When talking through your laundry list, should you be concise or verbose? If a situation has been previously hashed out, it is best to skip out on the details. If the issue is new or particularly knotty, it’s worth spending a little longer explaining what it’s about, albeit a breakout session may be necessary with the appropriate audience.

Also, know the sequence: perhaps there will be three or four other project managers presenting updates. If you are the last one to go, prepare to be concise. Maybe you will “get off lucky,” i.e., the allocated meeting time will run out before you have to present or give your full details.

Some issues are even better left unsaid. If the meeting occurs on a Wednesday and you have a milestone due on Friday, will you complete the deliverable by Friday? In this case, the answer is probably not, I won’t have time. But you are confident that you can complete it by Tuesday before the next weekly meeting. So perhaps you can mention just very briefly this week, as it doesn’t represent a threat to your overall project, just a milestone date which hasn’t even occurred yet.

Do this at your own risk, as you know your Management and your own Project(s). (Better than we do, at any rate.)

Finally, give acknowledgement to your team. Don’t hesitate to spotlight your team’s strongest work, especially to senior stakeholders.

Practice Proactivity

If there is bad news to tell, your stakeholders are really only interested in what you plan to do about it.

The key is to stay factual and not come “flat-footed.” If you face a blocker that you’ve unsuccessfully tried to resolve on your own, prepare to explain it.

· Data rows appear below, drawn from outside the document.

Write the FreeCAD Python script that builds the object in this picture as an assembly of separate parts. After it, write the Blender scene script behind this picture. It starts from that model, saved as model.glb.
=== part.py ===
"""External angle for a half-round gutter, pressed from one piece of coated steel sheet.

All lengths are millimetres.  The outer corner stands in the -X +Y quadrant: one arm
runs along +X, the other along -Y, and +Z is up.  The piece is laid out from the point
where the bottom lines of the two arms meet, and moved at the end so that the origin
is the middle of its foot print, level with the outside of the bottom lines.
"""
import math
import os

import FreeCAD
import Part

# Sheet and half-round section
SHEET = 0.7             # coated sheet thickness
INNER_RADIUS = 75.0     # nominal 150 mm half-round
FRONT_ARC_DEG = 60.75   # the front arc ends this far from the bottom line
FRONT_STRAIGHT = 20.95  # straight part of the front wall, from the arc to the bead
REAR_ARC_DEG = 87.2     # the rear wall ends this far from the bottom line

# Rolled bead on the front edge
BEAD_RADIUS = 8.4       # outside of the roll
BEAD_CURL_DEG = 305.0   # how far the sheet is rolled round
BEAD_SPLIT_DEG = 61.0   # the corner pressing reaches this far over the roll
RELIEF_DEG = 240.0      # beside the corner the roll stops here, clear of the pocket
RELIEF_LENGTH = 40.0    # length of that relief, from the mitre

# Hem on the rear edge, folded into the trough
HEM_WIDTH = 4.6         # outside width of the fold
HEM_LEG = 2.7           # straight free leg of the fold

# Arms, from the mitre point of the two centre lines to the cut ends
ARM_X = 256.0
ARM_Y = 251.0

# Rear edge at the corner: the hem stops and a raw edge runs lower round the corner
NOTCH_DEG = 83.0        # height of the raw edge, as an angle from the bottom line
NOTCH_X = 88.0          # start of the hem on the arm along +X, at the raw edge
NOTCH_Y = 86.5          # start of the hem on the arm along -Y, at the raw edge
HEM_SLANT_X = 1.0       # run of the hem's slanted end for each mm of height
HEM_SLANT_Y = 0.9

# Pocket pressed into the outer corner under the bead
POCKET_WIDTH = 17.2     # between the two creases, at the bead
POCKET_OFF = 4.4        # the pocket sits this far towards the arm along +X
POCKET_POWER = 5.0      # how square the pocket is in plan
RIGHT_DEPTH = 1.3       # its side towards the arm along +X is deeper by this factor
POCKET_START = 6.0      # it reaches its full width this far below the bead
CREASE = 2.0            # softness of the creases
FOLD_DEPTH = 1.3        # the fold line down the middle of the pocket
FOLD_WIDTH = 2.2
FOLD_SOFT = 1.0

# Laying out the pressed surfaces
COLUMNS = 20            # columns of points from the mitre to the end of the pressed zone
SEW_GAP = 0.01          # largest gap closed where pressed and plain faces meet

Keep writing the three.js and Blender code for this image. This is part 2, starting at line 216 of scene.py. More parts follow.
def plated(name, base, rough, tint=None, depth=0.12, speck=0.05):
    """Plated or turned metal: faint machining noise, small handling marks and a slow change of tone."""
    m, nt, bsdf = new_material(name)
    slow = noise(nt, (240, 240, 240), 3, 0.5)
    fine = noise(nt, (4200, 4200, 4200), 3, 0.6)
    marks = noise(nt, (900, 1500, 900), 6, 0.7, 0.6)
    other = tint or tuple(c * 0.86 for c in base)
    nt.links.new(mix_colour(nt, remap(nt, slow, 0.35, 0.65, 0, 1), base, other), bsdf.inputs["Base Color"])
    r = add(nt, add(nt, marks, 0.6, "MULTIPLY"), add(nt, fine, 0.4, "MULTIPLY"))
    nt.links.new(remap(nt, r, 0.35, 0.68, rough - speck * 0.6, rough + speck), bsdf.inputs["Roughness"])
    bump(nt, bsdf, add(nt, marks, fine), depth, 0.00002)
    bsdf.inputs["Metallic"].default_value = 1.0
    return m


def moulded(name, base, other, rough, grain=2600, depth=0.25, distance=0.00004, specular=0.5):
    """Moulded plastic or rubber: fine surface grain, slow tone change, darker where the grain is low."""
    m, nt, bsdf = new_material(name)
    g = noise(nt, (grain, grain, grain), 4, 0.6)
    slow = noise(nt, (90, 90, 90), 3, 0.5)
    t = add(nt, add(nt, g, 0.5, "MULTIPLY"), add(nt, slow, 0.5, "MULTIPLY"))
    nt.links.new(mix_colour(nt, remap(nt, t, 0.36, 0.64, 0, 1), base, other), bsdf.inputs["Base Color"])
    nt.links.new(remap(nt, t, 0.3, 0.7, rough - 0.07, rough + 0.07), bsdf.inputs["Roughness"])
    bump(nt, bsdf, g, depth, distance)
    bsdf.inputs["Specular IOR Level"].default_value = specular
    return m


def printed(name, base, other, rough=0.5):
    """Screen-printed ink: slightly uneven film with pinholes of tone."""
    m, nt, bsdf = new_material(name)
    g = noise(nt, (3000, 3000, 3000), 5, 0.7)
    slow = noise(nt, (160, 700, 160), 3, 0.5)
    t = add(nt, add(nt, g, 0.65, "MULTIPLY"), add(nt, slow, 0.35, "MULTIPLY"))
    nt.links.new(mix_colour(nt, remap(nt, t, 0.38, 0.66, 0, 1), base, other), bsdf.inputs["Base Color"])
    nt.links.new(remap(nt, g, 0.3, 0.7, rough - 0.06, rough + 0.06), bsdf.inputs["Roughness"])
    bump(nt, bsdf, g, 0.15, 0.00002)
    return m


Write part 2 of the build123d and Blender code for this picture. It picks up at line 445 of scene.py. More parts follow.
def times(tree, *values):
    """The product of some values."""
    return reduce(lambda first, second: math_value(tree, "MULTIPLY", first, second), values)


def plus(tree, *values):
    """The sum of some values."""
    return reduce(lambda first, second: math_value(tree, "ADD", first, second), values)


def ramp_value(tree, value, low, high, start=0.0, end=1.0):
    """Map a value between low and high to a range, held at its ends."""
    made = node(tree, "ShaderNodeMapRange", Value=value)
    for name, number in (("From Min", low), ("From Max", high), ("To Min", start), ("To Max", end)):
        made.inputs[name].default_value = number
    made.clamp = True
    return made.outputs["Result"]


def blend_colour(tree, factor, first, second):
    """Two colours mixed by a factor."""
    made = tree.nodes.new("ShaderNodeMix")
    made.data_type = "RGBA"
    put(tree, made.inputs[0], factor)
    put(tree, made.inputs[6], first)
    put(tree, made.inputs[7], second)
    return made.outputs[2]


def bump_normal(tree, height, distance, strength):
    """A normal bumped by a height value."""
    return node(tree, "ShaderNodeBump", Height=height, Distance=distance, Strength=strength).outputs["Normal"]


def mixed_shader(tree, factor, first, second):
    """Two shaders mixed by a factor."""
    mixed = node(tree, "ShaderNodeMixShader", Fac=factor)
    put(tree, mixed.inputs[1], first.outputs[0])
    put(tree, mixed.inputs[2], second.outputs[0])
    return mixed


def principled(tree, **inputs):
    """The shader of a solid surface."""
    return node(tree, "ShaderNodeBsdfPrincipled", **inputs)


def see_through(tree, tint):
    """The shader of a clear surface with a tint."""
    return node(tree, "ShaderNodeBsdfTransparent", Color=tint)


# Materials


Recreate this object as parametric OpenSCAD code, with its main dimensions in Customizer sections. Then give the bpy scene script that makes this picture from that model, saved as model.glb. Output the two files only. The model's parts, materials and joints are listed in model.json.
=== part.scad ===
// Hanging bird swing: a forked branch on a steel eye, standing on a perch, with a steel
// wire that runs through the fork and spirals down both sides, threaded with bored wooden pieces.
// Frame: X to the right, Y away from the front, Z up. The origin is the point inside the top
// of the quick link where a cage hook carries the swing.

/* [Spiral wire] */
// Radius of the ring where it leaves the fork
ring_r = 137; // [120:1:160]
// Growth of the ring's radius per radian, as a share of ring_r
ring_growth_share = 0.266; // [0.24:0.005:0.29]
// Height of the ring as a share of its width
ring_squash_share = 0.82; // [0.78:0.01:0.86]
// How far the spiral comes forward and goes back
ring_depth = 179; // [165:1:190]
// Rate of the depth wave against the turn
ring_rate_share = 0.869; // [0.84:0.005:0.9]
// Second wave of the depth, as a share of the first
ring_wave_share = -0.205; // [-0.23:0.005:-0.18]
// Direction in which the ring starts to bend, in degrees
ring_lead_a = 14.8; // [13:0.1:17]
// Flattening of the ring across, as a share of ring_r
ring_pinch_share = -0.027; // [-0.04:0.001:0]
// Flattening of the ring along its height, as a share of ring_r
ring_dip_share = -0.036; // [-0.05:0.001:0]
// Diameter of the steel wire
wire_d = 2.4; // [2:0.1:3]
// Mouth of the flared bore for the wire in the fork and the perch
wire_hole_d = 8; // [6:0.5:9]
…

When bringing up such a blocker, you have two viable options: 1) ask for guidance or 2) propose a solution that requires your stakeholders’ help in a specific way. The need for escalation doesn’t necessarily reflect poorly on the project manager, as there are plenty of external factors that fall outside of your control. However, it’s important to state all the facts and know when (and how) to ask for help so that you can quickly move forward from the blocker.

That’s it, you’re ready to weather the storm. Remember that you’re no neurosurgeon, so no one is going to die, nor are you a lion tamer, so no one’s arm is getting bitten off — though as a Project/Scrum Manager, you do herd cats.